# Start of Data for this exercise

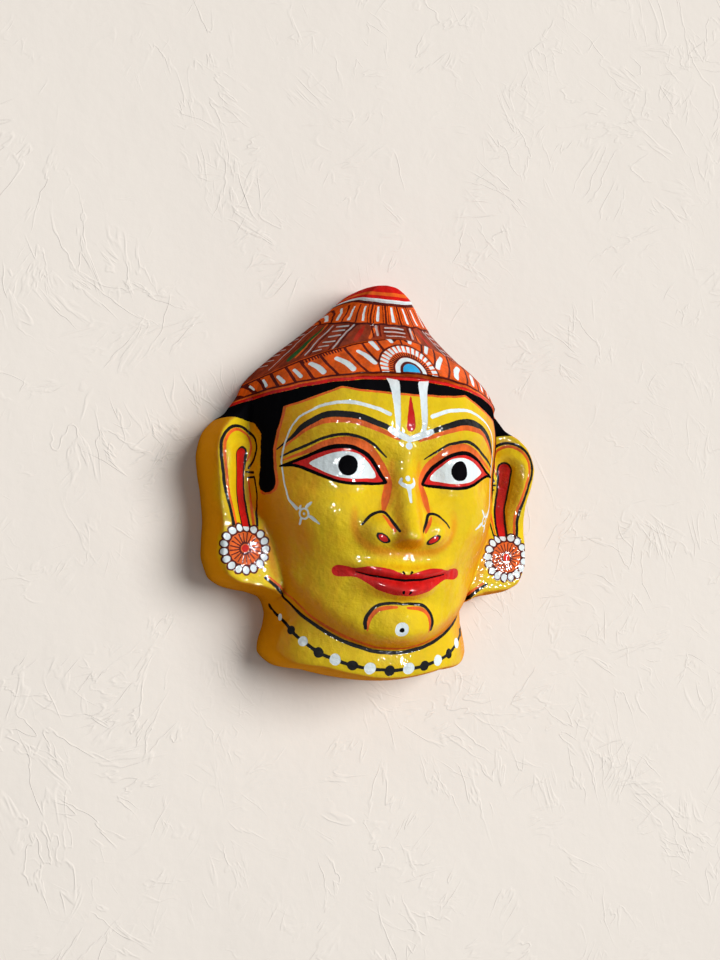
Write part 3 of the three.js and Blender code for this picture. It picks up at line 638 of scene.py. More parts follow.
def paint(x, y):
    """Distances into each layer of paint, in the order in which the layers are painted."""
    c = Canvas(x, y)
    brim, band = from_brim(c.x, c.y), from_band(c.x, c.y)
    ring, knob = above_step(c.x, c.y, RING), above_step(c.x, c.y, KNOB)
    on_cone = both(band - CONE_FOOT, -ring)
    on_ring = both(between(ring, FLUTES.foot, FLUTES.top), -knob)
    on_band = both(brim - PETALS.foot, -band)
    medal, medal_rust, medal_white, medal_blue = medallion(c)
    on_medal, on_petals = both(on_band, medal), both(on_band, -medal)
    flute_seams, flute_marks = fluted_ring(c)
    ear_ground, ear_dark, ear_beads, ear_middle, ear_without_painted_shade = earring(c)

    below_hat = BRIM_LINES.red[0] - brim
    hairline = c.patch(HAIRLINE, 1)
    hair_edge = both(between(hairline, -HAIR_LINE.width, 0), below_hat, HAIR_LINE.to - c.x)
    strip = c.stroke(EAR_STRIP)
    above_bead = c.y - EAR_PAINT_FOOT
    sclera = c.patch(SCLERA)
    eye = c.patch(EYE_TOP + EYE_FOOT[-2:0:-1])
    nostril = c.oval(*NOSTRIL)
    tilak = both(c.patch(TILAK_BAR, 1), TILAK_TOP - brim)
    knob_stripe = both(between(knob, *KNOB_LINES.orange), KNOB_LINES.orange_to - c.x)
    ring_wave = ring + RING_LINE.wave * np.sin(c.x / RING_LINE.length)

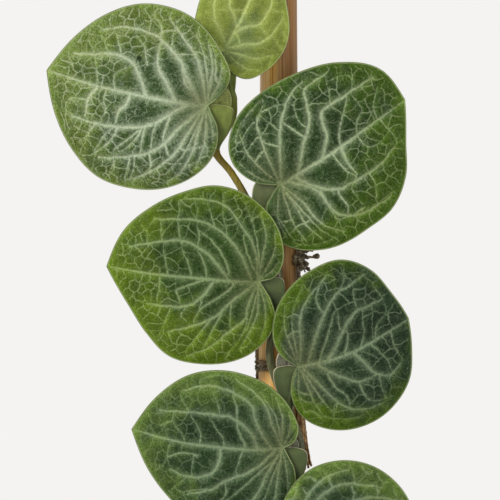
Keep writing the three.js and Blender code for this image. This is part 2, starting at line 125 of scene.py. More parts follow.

# End of Data for this exercise

Task objective: Pick out, from the lines above, every one that contains the string "parts".

Completed task:
Write part 3 of the three.js and Blender code for this picture. It picks up at line 638 of scene.py. More parts follow.
Keep writing the three.js and Blender code for this image. This is part 2, starting at line 125 of scene.py. More parts follow.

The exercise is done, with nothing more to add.